Compared to the micropipeline FIFO, the word-slice instruction buffer exhibited reduced energy per data value transferred in both the test cases, giving an energy per input of 48-62% of the energy for the micropipeline design. The fact that the instruction buffer outperforms the much simpler micropipeline FIFO is evidence that this was a good choice of circuit structure for low power. It also illustrates one of the key benefits of asynchronous design: while the instruction buffer has much more circuitry than the micropipeline FIFO, much of the circuitry in the instruction buffer is inactive during normal operation, and being idle consumes virtually no extra power. The arguments for splitting the tristate outputs into sections could also be applied to power consumption, by reducing the switched capacitance at the output. However, this would probably only be of benefit for larger sizes of buffer. Later results with backannotated capacitances from the final layout should better answer this question.
Conclusions
The design of an instruction buffer and its role in a lowpower DSP architecture has been presented. The word-slice FIFO structure has been augmented to produce complex looping behaviour, and yet offers a significantly lower latency and power consumption than the much less complex micropipeline FIFO.

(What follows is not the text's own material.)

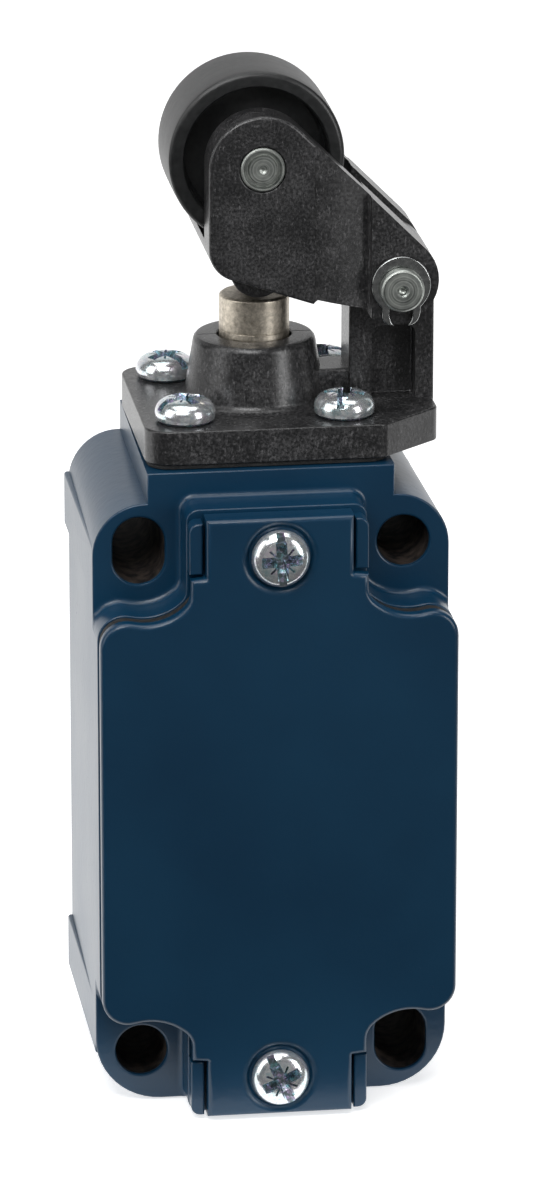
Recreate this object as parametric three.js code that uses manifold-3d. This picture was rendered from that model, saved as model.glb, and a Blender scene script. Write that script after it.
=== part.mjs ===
// Safety limit switch with a roller lever: a die-cast housing with a screwed cover, a plastic
// head whose lever presses a plunger, and a two-pole contact block inside.
//
// Millimetres. The origin is the centre of the four mounting holes on the back face.
// +X is right seen from the front, +Y points back into the wall, +Z is up.

import * as THREE from 'three';
import { mergeVertices } from 'three/addons/utils/BufferGeometryUtils.js';
import Module from 'manifold-3d';

const wasm = await Module();
wasm.setup();

// ---------------------------------------------------------------- driving dimensions

const GAP = 0.3;                     // clearance between pieces that touch

// Mounting holes
const HOLE_X = 15;                   // half the 30 mm pitch
const HOLE_Z = 30;                   // half the 60 mm pitch
const HOLE_R = 2.95;
const SLOT_REACH = 0.95;             // half the extra length of a slotted hole

// Housing
const HALF_WIDTH = 20.25;
const BACK_HALF_WIDTH = 19.7;        // the side walls have draft
const SHOULDER_Y = -30.2;            // plane of the screw shoulders
const RIM_Y = -34.8;                 // face that the cover closes on
const FRONT_Y = -38;                 // front of the cover
const FLOOR_Y = -2.5;                // inner face of the back wall
const BOSS_TOP = 35.5;
const BASE_Z = -36;
const TOP_CORNER_R = 6;
const BASE_CORNER_R = 7.5;
const NECK_HALF = 14;
const NECK_TOP = 39.0;
const WALL = 2.6;
const CAVITY_END = 25.2;             // top and bottom of the hollow on the centre line

// Cover
const TONGUE_HALF = 8.3;
const TONGUE_TOP = 35.6;
const NOTCH_Z = 28.8;                // where the tongue meets the cover's shoulders
const BAY_R = 6.3;                   // hollow in the outline round each mounting hole
const CORNER_R = 3;
const PLATE_T = 1.4;
const COVER_SCREW_Z = 31;

// Head
const AXIS_Y = -15.7;                // plunger, head and lever share this plane
const FLANGE_BOTTOM = 39.6;
const FLANGE_TOP = 43.5;
const FLANGE_DEPTH = 27.5;
const CONE_TOP = 50.9;
const BUSH = [44.2, 50.0];           // the bush is moulded in below the top of the cone
const PLUNGER_R = 4;
const PLUNGER_TOP = 55.66;
const HEAD_SCREW = 9.04;             // half the pitch of the head screws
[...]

More detailed results gained from simulations of extracted layout and use of the circuit in its place in the DSP pipeline should provide some useful lessons about the design's strengths and weaknesses. The nature of the design is such that it could be scaled up or down relatively easily with only slight changes to the overall structure should that be required at a late stage in the design process.
Acknowledgements
This work formed part of the EPSRC/MoD Powerpack project, grant number GR/L27930. The authors wish to express their gratitude for this support.